The partial genome sequences address an evolutionary conundrum about the early genetic diversity of the coronavirus SARS-CoV-2, although scientists emphasize that they do not shed light on its origins. Nor is it fully clear why researchers at Wuhan University asked for the sequences to be removed from the Sequence Read Archive (SRA), a repository for raw sequencing data maintained by the National Center for Biotechnology Information (NCBI), part of the US National Institutes of Health (NIH).
“These sequences are informative, they’re not transformative,” says Jesse Bloom, a viral evolutionary geneticist at the Fred Hutchinson Cancer Research Center in Seattle, Washington, who describes in a 22 June preprint how he recovered the sequences.

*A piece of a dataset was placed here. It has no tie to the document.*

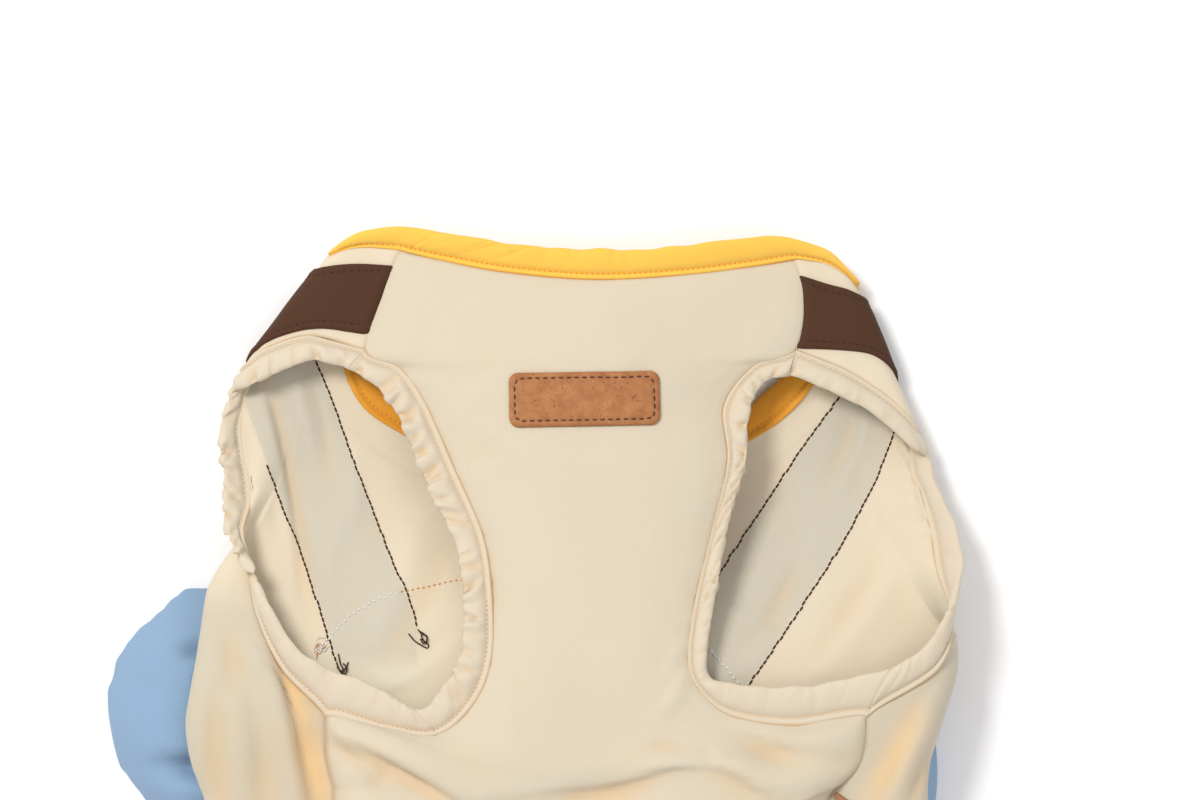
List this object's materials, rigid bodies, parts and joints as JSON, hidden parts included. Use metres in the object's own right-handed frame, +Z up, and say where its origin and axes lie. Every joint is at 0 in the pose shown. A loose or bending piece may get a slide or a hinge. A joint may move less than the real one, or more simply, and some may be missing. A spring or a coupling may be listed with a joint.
{
  "type": "dog cooling vest",
  "caption": "Sleeveless knit vest for a dog, lying on its padded back pack with the chest side up, with bound armholes, a neck band, shoulder straps and a leather label.",
  "frame": {"origin": "on the table, in the middle of the object's box, which is under the left part of the chest", "axes": "+X to the right of the chest as it is looked down on, +Y from the hem to the neck, +Z up from the table"},
  "size_m": [0.2751, 0.3412, 0.041],
  "materials": {
    "cream_knit": "fine matt jersey",
    "binding_knit": "fine matt jersey, doubled and gathered",
    "yellow_knit": "fine jersey, doubled, orange stitches",
    "brown_twill": "matt twill webbing",
    "blue_twill": "matt diagonal twill",
    "tan_leather": "matt, lightly mottled, cut edges",
    "tab_leather": "matt, cut edges"
  },
  "bodies": {
    "root": {"front_panel": "cream_knit", "back_panel": "cream_knit", "neck_band": "yellow_knit", "armhole_binding_left": "binding_knit", "armhole_binding_right": "binding_knit", "shoulder_strap_left": "brown_twill", "shoulder_strap_right": "brown_twill", "leather_label": "tan_leather", "back_pack": "blue_twill", "side_tab": "tab_leather"}
  },
  "joints": []
}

Bloom discovered the sequences after searching for genomic data from the pandemic’s early stages. A research paper from May 2020 contained a table of publicly available sequence data, which included entries Bloom had not come across. The sequences were associated with a paper in which researchers used nanopore-sequencing technology to detect SARS-CoV-2 genetic material in samples from people. That study was published in the journal Small in June 2020, having been posted on bioRxiv in March of that year.